Roberto Costa currently has five Italian restaurants in London, of which Ardiciocca is entirely gluten free. He says, “In my opinion, pasta is for those who love the sun. It is also a source of happiness for children. Nowadays, pasta is often chosen by those who would like to follow a balanced diet, preferring quality products with wheat of guaranteed origin.”

“Pasta is mainly eaten at lunch time, as it’s easier to digest carbs during the day. It should be eaten in the simplest way. A little extra virgin olive oil is enough – a good pasta does not need too much dressing. Pasta is a favourite comfort food as it is tasty and easy to cook. And not to be forgotten- carbs turn into sugar which stimulates
the brain.”

Ardiciocca is a progression from Costa’s preference as a youngster. “I’ve always eaten natural gluten free products because I believe they are good for you. I didn’t start eating them because I couldn’t eat gluten, but rather because I love the taste. Also, today, you can find pasta made with corn, quinoa, rice and selected fibres, which are all excellent.”

Ardiciocca
Gluten free pasta from Ardiciocca.

“Our guests at Ardiciocca don’t necessarily know that it is a gluten free restaurant when they first sit down to dine. They may only find out after dinner. And that is exactly what I want. Quality is my top priority, as simplicity is not easy.”

Traditional diets tend to include a balance of everything, including comfort food like pasta, says Christopher Mark, co-founder of Hong Kong-based Black Sheep restaurant group. “Plus the happiness derived from eating a little of what you like has its own health benefits,” he adds.

“People often talk about weight loss and health as if they are the same thing,” says Mark. “Pasta became demonised because cutting carbs became a shortcut to losing weight. But if you are actually interested in nutrition there’s no reason why pasta can’t be part of a healthy diet, for thousands of years it’s been a cornerstone of Mediterranean cooking, which is often called the healthiest lifestyle in the world.”

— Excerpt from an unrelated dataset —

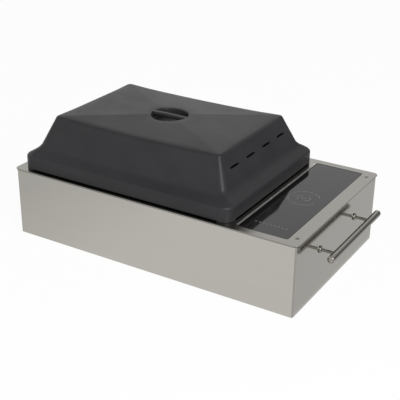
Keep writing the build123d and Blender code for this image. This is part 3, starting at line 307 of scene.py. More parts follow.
def finish(name, colour, metallic=0.0, roughness=0.5, level=0.5, grain_size=(0.004, 0.004, 0.004),
           tone_swing=0.06, rough_swing=0.05, bump=0.0, bump_height=0.00005):
    """A material with colour, roughness and relief that vary over one grain."""
    material, tree = new_material(name)
    factor = grain(tree, grain_size)
    inputs = {
        "Base Color": scaled(tree, colour[:3], spread_about(tree, factor, 1.0, tone_swing)),
        "Metallic": metallic,
        "Roughness": spread_about(tree, factor, roughness, rough_swing),
        "Specular IOR Level": level,
    }
    if bump:
        inputs["Normal"] = relief(tree, factor, bump, bump_height)
    close_shader(tree, inputs)
    return material


def brushed_stainless(name, colour, grain_size, roughness):
    """Type 304 sheet, belt brushed: a soft mirror with faint straight lines along the belt and a weak cloud.

    The real lines are about 0.1 mm apart; they are drawn as coarse as they need to show.
    """
    material, tree = new_material(name)
    lines = grain(tree, grain_size, 3.0)
    cloud = grain(tree, (0.25, 0.25, 0.25), 1.0)
    tone = product(tree, spread_about(tree, lines, 1.0, 0.02), spread_about(tree, cloud, 1.0, 0.02))
    close_shader(tree, {
        "Base Color": scaled(tree, colour[:3], tone),
        "Metallic": 1.0,
        "Roughness": spread_about(tree, lines, roughness, 0.02),
        "Normal": relief(tree, lines, 0.05, 0.000005),
    })
    return material


def moulded_nylon(colour):
    """Glass-filled nylon from a finely sparked tool: a soft sheen, faint grain and a few dusty patches."""
    material, tree = new_material("moulded_nylon_lid")
    spark = grain(tree, (0.0012, 0.0012, 0.0012), 2.0)
    patch = grain(tree, (0.06, 0.06, 0.03), 2.0)
    close_shader(tree, {
        "Base Color": scaled(tree, colour[:3], spread_about(tree, patch, 1.0, 0.12)),
        "Roughness": spread_about(tree, patch, 0.38, 0.05),
        "IOR": 1.5,
        "Specular IOR Level": 0.22,
        "Normal": relief(tree, spark, 0.25, 0.00004),
    })
    return material


def zinc_plated(colour):
    """Zinc-plated steel of every fastener: a dull bright metal with small uneven patches."""
    name = "zinc_plated_steel"
    return bpy.data.materials.get(name) or finish(name, colour, 1.0, 0.3, grain_size=(0.002, 0.002, 0.002))


def black_ceramic_glass(colour):
    """Float glass printed black behind. A deep black with a clear, faintly uneven reflection."""
    material, tree = new_material("black_printed_glass")
    smear = grain(tree, (0.03, 0.05, 0.03), 2.0)
    close_shader(tree, {
        "Base Color": scaled(tree, colour[:3], spread_about(tree, smear, 1.0, 0.2)),
        "Roughness": spread_about(tree, smear, 0.045, 0.02),
        "IOR": 1.5,
    })
    return material


def linked(name, data):
    """A new object in the scene."""
    thing = bpy.data.objects.new(name, data)
    bpy.context.scene.collection.objects.link(thing)
    return thing


def baked(name, work):
    """A new object at the origin from an edited mesh, which is then freed."""
    mesh = bpy.data.meshes.new(name)
    work.to_mesh(mesh)
    work.free()
    return linked(name, mesh)


def make_mesh(name, points, faces):
    """A mesh object at the origin from points in metres, with its faces outwards."""
    rough = bpy.data.meshes.new("rough")
    rough.from_pydata(points, [], faces)
    work = bmesh.new()
    work.from_mesh(rough)
    bpy.data.meshes.remove(rough)
    bmesh.ops.remove_doubles(work, verts=work.verts, dist=1e-7)
    bmesh.ops.recalc_face_normals(work, faces=work.faces)
    if work.calc_volume(signed=True) < 0:
        bmesh.ops.reverse_faces(work, faces=work.faces)
    return baked(name, work)


def evaluated(piece):
    """Replaces a piece's mesh by its evaluated one and removes its modifiers."""
    graph = bpy.context.evaluated_depsgraph_get()
    graph.update()
    mesh = bpy.data.meshes.new_from_object(piece.evaluated_get(graph))
    piece.modifiers.clear()
    piece.data = mesh
    return piece


def cut(piece, cutters):
    """Takes the cutters' volumes out of a piece, which may be made of forms that overlap."""
    for cutter in cutters:
        modifier = piece.modifiers.new("cut", "BOOLEAN")
        modifier.operation = "DIFFERENCE"
        modifier.solver = "EXACT"
        modifier.use_self = True
        modifier.object = cutter
    evaluated(piece)
    for cutter in cutters:
        bpy.data.objects.remove(cutter)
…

“Noodles and pastas never fell out of favour in South East Asia.  It is only in the US and possibly the UK where gluten sensitivity was a concern. In Asia we continued to slurp on our ramens, wonton noodles and dumplings,” says newly-appointed Corporate Chef of Shinta Mani Hotels, Patricia Yeo.

“We do make some Italian style pasta in the hotels, one of my favourites is a seaweed pasta, not for the micro nutrients present in the seaweed but because of the flavour. We toast laver or dulse (seaweed varieties) which gives a super nutty quality and incorporate it into a pasta which is served with a sauce of shredded braised duck, roasted shiitake mushrooms and rocket. The iodine, slightly briny quality of the seaweed is great with the meaty duck and mushroom while the rocket gives a peppery zing. I love the juxtaposition of the two different umami qualities; from the sea and the
meaty/forest flavours.

“I have tried to incorporate ingredients into my pasta doughs to make it more interesting and possibly healthier (although it is difficult to actually tell what is or isn’t healthy, there are so many conflicting sources of information). I made a turmeric and ginger pasta to replace saffron in a shellfish pasta, initially because saffron is so prohibitively expensive here. Now I like the vibrant colour of the pasta and the hint of spice imparted by the ginger.

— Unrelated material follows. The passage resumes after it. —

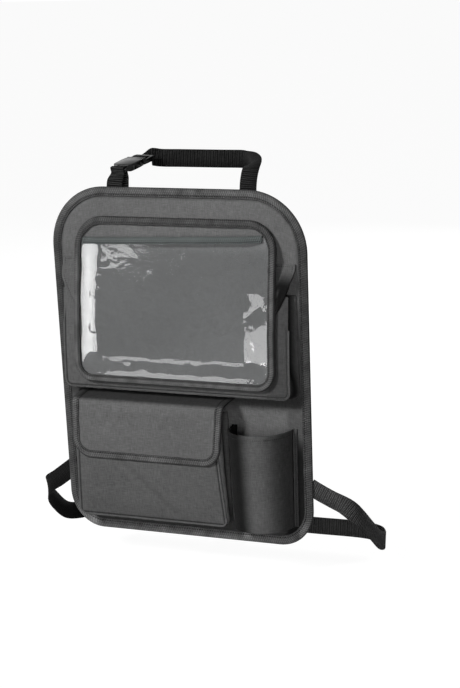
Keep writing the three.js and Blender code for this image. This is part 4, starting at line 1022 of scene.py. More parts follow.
def wide_pocket_gusset():
    corner = WIDE_CORNER
    seat_bottom = wide_low[2] - WIDE_SEAT_DROP
    edge_bottom = wide_low[2] + SEAM_FLANGE
    seat_stops = np.linspace(wide_high[2], seat_bottom + corner, 36)[:-1]
    edge_stops = np.linspace(wide_high[2], edge_bottom + corner, 36)[:-1]
    seat_half = wide_half + WIDE_SPLAY
    edge_half = wide_half - SEAM_FLANGE
    back = pocket_path(lambda z: -seat_half, lambda z: seat_half, seat_bottom, corner, seat_stops)
    front = pocket_path(lambda z: -edge_half, lambda z: edge_half, edge_bottom, corner, edge_stops)
    front = fitted(front, back)
    t = np.linspace(0, 1, 17)
    x = mix(back[:, :1], front[:, :1], t)
    z = mix(back[:, 1:], front[:, 1:], t)
    open_share = ramp(back[:, 1:], seat_bottom + corner, seat_bottom + 5 * corner)
    peak = 1 - np.abs(2 * t - 1) ** 1.25
    x = x - np.sign(x) * WIDE_FOLD * open_share * peak
    rear = PANEL_FRONT - SEAM_GAP - EDGE_ROOM
    far = carrier(front[:, 1:]) + CLOTH + SEAM_GAP + EDGE_ROOM
    grid = np.stack([x, mix(rear, far, t), z], axis=-1)
    grid = creased(grid, 0.9, 22, 23, np.sin(math.pi * t)[None, :])
    in_fold = IN_FOLD_SHADE * np.sin(math.pi * t)[None, :]
    return slab(
        "wide_pocket_side", grid, CLOTH, SHADED_POCKET_CLOTH, "wide_pocket_gusset", in_fold
    )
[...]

“Instead of using spinach for a green pasta I use macha tea (which is great in a chilled pasta salad with seared tuna) or moringa leaf. Moringa grows in wild profusion in Siem Reap where it is not thought of as a green vegetable fit for humans (they feed it to chickens). We forage our moringa leaves from the grounds of the hotel or the Shinta Mani Foundation Farm. I’ve used Mekong River weed, butterfly pea blossom (a great idea but the colour when it was cooked was a little lurid), the idea is to experiment with everything and to incorporate as many local ingredients as possible into what we cook be it Western, or other Asian cuisines or sometimes even reintroducing it into Khmer dishes.”

Ebi Mazesoba
Ebi Mazesoba

Japanese noodles of every kind must be among Hong Kong’s favourite snacks at any time of the day or night and it’s safe to say that every Hong Kong visitor to Hokkaido eats at least one bowl of the city’s famous noodles. Now Hokkaido’s No. 1 ramen shop, Ebisoba Ichigen, has opened its Hong Kong flagship, which seems destined for runaway success in Hong Kong’s favourite shopping and dining destination – Harbour City. The menu is short, but it even includes Ebi Mazesoba, a dish which is not available in Japan. Shrimp heads and vegetables are simmered in the original shrimp broth, then blended and filtered to create the essential shrimp essence.

Hong Kong’s newly-opened Fukuro Izakaya has its own twist on everything, including udon noodles which are served in a rich and indulgent crab miso butter with snow crab.